A senior al-Shabab commander was killed in a recent U.S. airstrike in Somalia, the director of U.S. African Command (Africom) said Sunday.
"Bashir Mohamed Mahamoud was a senior operational leader responsible for exporting terror in Somalia as well as attacks into Kenya," said Africom director of public affairs Col. Christopher Karns.
"He has been a senior al-Shabab member for more than a decade," he said.
Bashir was killed in a Feb. 22 airstrike, said Karns, describing him as an "individual (who) had a role in planning and directing terrorist operations in Somalia and on the Kenya border region."
Bashir also was suspected of having had a role in a January attack on a U.S.-Kenyan military base in southeastern Kenya in which three Americans were killed, he added.
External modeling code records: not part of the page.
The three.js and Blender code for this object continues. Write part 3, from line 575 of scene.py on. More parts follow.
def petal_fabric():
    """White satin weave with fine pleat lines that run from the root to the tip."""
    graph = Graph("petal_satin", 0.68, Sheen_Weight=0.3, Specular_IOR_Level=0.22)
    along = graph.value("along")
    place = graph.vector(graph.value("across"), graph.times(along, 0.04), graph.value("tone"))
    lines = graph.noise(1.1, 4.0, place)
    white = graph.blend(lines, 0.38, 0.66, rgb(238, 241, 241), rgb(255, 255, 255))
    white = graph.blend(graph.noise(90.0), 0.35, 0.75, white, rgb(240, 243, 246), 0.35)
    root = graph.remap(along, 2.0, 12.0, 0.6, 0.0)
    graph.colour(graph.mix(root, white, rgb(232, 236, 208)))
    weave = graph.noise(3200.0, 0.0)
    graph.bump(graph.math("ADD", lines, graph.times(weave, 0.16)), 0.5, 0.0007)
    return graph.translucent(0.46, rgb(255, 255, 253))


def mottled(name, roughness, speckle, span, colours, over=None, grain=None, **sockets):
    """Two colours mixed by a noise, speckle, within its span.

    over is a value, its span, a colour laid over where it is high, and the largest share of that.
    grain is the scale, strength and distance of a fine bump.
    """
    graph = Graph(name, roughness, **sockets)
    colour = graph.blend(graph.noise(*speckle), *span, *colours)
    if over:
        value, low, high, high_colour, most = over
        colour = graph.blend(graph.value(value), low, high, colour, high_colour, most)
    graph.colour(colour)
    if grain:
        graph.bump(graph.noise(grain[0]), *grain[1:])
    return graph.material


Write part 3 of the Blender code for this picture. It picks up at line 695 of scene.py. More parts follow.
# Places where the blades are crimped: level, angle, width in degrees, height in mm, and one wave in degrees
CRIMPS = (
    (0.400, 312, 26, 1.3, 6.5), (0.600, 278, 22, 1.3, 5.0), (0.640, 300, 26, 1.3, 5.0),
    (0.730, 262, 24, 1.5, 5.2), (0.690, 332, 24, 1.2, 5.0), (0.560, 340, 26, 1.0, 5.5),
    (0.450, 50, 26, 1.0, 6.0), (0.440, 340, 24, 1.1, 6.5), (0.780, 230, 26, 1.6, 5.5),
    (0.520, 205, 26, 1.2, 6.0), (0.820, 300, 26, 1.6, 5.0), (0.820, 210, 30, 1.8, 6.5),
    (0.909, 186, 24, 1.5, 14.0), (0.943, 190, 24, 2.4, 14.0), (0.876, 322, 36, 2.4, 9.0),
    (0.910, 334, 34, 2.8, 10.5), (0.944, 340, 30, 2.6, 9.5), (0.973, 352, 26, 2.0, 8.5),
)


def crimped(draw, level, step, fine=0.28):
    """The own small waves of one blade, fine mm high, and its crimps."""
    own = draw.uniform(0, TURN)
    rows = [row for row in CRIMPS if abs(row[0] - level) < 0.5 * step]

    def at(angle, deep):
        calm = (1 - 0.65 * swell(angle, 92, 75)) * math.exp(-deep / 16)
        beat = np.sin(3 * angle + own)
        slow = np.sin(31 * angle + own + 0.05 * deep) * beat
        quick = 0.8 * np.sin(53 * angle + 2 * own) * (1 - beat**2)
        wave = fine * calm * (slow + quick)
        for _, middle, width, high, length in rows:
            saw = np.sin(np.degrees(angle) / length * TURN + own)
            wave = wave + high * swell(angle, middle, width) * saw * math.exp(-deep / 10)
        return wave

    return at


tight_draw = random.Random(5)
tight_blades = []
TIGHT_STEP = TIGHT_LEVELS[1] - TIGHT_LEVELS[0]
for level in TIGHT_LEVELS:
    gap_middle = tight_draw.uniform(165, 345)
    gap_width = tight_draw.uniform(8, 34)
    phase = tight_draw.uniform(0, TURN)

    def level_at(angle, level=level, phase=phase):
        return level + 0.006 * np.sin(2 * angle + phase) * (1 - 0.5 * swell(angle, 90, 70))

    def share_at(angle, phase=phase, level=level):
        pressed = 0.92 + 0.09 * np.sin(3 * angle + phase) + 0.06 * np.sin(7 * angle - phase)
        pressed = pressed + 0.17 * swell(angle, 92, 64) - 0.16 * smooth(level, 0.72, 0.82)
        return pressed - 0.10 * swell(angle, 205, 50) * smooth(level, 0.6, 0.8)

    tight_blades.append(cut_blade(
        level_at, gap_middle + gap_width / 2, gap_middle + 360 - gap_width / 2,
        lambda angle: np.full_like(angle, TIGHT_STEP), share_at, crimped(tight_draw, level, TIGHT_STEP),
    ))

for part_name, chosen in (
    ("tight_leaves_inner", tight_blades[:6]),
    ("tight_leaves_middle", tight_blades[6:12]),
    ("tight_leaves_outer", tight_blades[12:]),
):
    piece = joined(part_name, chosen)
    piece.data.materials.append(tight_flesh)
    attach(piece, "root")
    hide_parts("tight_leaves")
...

Gen. Roger Cloutier, commander of U.S. land forces in Africa, recently declared al-Shabab to be "one of the biggest threats on the continent."
Some analysts have questioned the effectiveness of the U.S. campaign in Africa.
Amnesty International said in a 2019 report that U.S. airstrikes sometimes hit civilians as well as al-Shabab fighters, killing farmers, workers and children.
The U.S. military has generally denied the charge, though it did admit responsibility for civilian casualties in one attack that killed a woman and a child near the central town of El Buur in April 2018.
Col. Karns described al-Shabab as "the largest and most kinetically active al-Qaida network in the world."
"What we are doing in Somalia, as part of an international effort, is meaningful basic security insurance for Africa and the longer-term security of America, the continent and our international partners," he added.